Converting -1 into any unsigned type is guaranteed by the standard to result in all-ones. Use of ~0U is generally bad since 0 has type unsigned int and will not fill all the bits of a larger unsigned type, unless you explicitly write something like ~0ULL. On sane systems, ~0 should be identical to -1, but since the standard allows ones-complement and sign/magnitude representations, strictly speaking it's not portable.

Of course it's always okay to write out 0xffffffff if you know you need exactly 32 bits, but -1 has the advantage that it will work in any context even when you do not know the size of the type, such as macros that work on multiple types, or if the size of the type varies by implementation. If you do know the type, another safe way to get all-ones is the limit macros UINT_MAX, ULONG_MAX, ULLONG_MAX, etc.

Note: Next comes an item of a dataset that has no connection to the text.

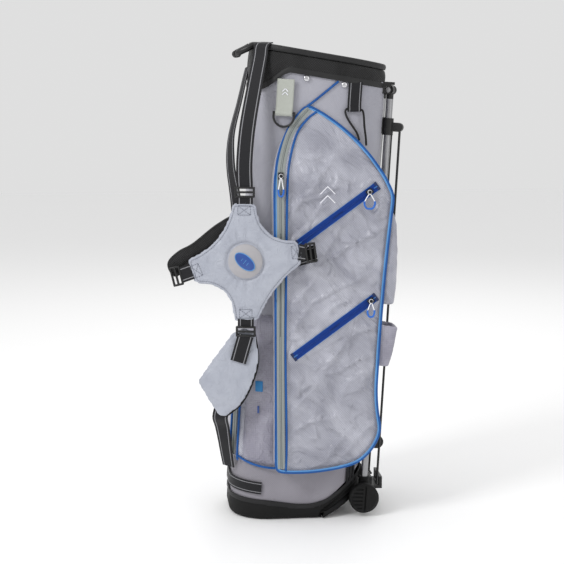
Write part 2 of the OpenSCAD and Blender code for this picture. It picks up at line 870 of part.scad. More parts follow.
module harness_pad() {
    color([0.66, 0.67, 0.7]) at_star() star_sheet(-star_t / 2, star_t / 2) polygon(concat(
        arc([-22, 100], [-102, 1], 18), [[-102, 1]], arc([-88, -40], [-21, -106], 26),
        [[-21, -106]], arc([22, -103], [98, -2], 9), [[98, -2]], arc([90, 36], [18, 100], 24), [[18, 100]]));
}

module harness_badge() {
    color([0.16, 0.36, 0.72]) at_star() {
        translate([0, -star_t / 2 - 0.1, 0]) rotate([90, 0, 0]) cylinder(r = disc_d / 2, h = 3);
        translate([0, -star_t / 2 - 3, 0]) rotate([90, 40, 0]) linear_extrude(1.5)
            polygon([for (i = [0 : 31]) [21 * cos(i * 360 / 32), 11.5 * sin(i * 360 / 32)]]);
    }
}

module strap_left() {
    color([0.1, 0.1, 0.1]) at_star() star_sheet(star_t / 2 + 0.5, star_t / 2 + 9) polygon(concat(
        arc([-14, 78], [-93, 28], 6), arc([-93, 28], [-136, -3], -3), arc([-136, -3], [-124, -30], 4),
        [[-112, -18]], arc([-100, -6], [-20, 36], 6), [[-10, 40]]));
}

module strap_right() {
    color([0.66, 0.67, 0.7]) at_star() star_sheet(4, 14) polygon(concat(
        arc([-20, -122], [-81, -214], -6), arc([-81, -214], [-46, -277], -4),
        arc([-46, -277], [9, -217], -6), arc([9, -217], [16, -134], -9), [[12, -122]]));
}

// Straight piece of webbing between two points. Its width lies level, turned by `turn` from the X axis.
module web(from, to, turn = star_turn, w = web_w) {
    run = (to - from) / norm(to - from);
    level = [cos(turn), -sin(turn), 0];
    flat = level - run * (level * run);
    side = flat / norm(flat);
    face = cross(run, side);
    multmatrix([[side[0], face[0], run[0], from[0]], [side[1], face[1], run[1], from[1]],
        [side[2], face[2], run[2], from[2]], [0, 0, 0, 1]])
        translate([-w / 2, -web_t / 2, 0]) cube([w, web_t, norm(to - from)]);
}

module harness_webbing() {
    color([0.08, 0.08, 0.09]) {
        web(star_at + [-1, 0.5, 129], [spine + 55, -body_b + 16, rim_s + 11]);
        web(star_at + [-1, 0, 109.5], star_at + [-1, 0, 100.5]);
        web(star_at + [-13, 26, 84], [spine + 4, -body_b + 30, rim_s - 190], 60);
        web([spine + 4, -body_b + 30, rim_s - 190], [spine + 9, -14, rim_s - 123], 72);
        web([spine + 9, -14, rim_s - 123], [spine + 36, 12, rim_s - 30], 80);
        web(star_at + [-54, 28, -269], [spine - 17, -body_b + 22, 160], 20);
        web([spine - 17, -body_b + 22, 160], [spine - 3, -body_b + 48, 84], 45);
        at_star() star_sheet(-web_t / 2, web_t / 2) {
            polygon([[-91.5, -32], [-99.5, -7.5], [-115, -13], [-108.5, -38]]);
            polygon([[97.5, 5], [92.5, 29], [101, 27], [104.5, 2.5]]);
        }
    }
}

module buckle() {
    half = web_w / 2;
    difference() {
        translate([-half - 2, -4, -9]) cube([web_w + 4, 8, 18]);
        translate([-half, -5, -6]) cube([web_w, 10, 4.5]);
        translate([-half, -5, 1.5]) cube([web_w, 10, 4.5]);
    }
}

module ladder_buckles() {
    color([0.06, 0.06, 0.07]) at_star() {
        translate([-1, 0, 119]) buckle();
        translate([0, -2, -123]) buckle();
        translate([-121, 0, -28]) rotate([0, 76, 0]) buckle();
        translate([113, 0, 16]) rotate([0, 82, 0]) buckle();
    }
}

base_cup();
bottom_frame();
toe_plate();
rod_bracket();
toe_gusset();
body_shell();
spine_stay();
side_stays();
top_collar();
collar_padding();
rim_binding();
top_divider();
divider_long();
divider_cross();
lift_handle();
leg_bracket();
leg_pins();
leg_clip();
main_pocket();
side_pocket();
bottle_pocket();
far_pocket();
ball_pocket();
accessory_pocket();
pocket_piping();
side_zip_tape();
upper_zip_tape();
lower_zip_tape();
ball_zip_tape();
upper_slider();
upper_pull();
lower_slider();
lower_pull();
side_slider();
side_pull();
ball_slider();
ball_pull();
ring_tab();
d_ring();
umbrella_tab();
umbrella_cord();
snap_studs();
base_webbing();
harness_pad();
harness_badge();
strap_left();
strap_right();
harness_webbing();
ladder_buckles();
leg_hinge();  // near_hinge
leg_tube();  // near_leg
leg_clamp();  // near_clamp
leg_foot();  // near_foot
leg_rod();  // near_rod
mirror([0, 1, 0]) leg_hinge();  // far_hinge
mirror([0, 1, 0]) leg_tube();  // far_leg
mirror([0, 1, 0]) leg_clamp();  // far_clamp
mirror([0, 1, 0]) leg_foot();  // far_foot
mirror([0, 1, 0]) leg_rod();  // far_rod
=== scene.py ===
import json
import math

import bpy
import numpy as np
from mathutils import Matrix, Vector, noise

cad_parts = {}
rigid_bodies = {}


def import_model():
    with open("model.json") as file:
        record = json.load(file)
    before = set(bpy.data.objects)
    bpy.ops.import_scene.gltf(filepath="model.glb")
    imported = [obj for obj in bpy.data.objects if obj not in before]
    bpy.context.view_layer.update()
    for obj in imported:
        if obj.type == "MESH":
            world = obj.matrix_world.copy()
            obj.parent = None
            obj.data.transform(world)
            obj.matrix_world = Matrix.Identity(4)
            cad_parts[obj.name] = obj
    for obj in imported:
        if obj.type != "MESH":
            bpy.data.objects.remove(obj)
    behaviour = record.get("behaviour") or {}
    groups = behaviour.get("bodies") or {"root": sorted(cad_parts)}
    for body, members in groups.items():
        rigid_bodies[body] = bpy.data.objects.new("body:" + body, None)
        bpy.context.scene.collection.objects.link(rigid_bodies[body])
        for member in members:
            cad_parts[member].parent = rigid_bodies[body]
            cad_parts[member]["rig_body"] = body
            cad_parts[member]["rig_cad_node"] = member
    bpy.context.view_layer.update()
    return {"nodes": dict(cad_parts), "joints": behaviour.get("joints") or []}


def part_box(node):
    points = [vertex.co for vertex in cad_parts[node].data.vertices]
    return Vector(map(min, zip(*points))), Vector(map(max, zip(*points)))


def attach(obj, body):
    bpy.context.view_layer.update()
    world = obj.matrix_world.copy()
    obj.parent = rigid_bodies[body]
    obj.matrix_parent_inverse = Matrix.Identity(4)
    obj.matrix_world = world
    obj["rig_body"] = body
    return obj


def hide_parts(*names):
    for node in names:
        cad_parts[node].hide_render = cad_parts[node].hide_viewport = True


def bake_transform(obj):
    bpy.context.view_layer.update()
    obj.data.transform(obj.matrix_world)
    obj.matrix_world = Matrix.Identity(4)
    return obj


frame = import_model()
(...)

Personally I always use -1. It always works and you don't have to think about it.

Answer 13

yes the representation shown is very much correct as if we do it the other way round u will require an operator to reverse all the bits but in this case the logic is quite straightforward if we consider the size of the integers in the machine

for instance in most machines an integer is 2 bytes = 16 bits maximum value it can hold is 2^16-1=65535 2^16=65536

0%65536=0 -1%65536=65535 which corressponds to 1111.............1 and all the bits are set to 1 (if we consider residue classes mod 65536) hence it is much straight forward.

I guess

no if u consider this notion it is perfectly dine for unsigned ints and it actually works out

just check the following program fragment

int main() {

unsigned int a=2;

cout<<(unsigned int)pow(double(a),double(sizeof(a)*8));

unsigned int b=-1;

cout<<"\n"<<b;

getchar();

return 0;

}

answer for b = 4294967295 whcih is -1%2^32 on 4 byte integers

hence it is perfectly valid for unsigned integers

in case of any discrepancies plzz report

Answer 14

I say:

int x;
memset(&x, 0xFF, sizeof(int));

This will always give you the desired result.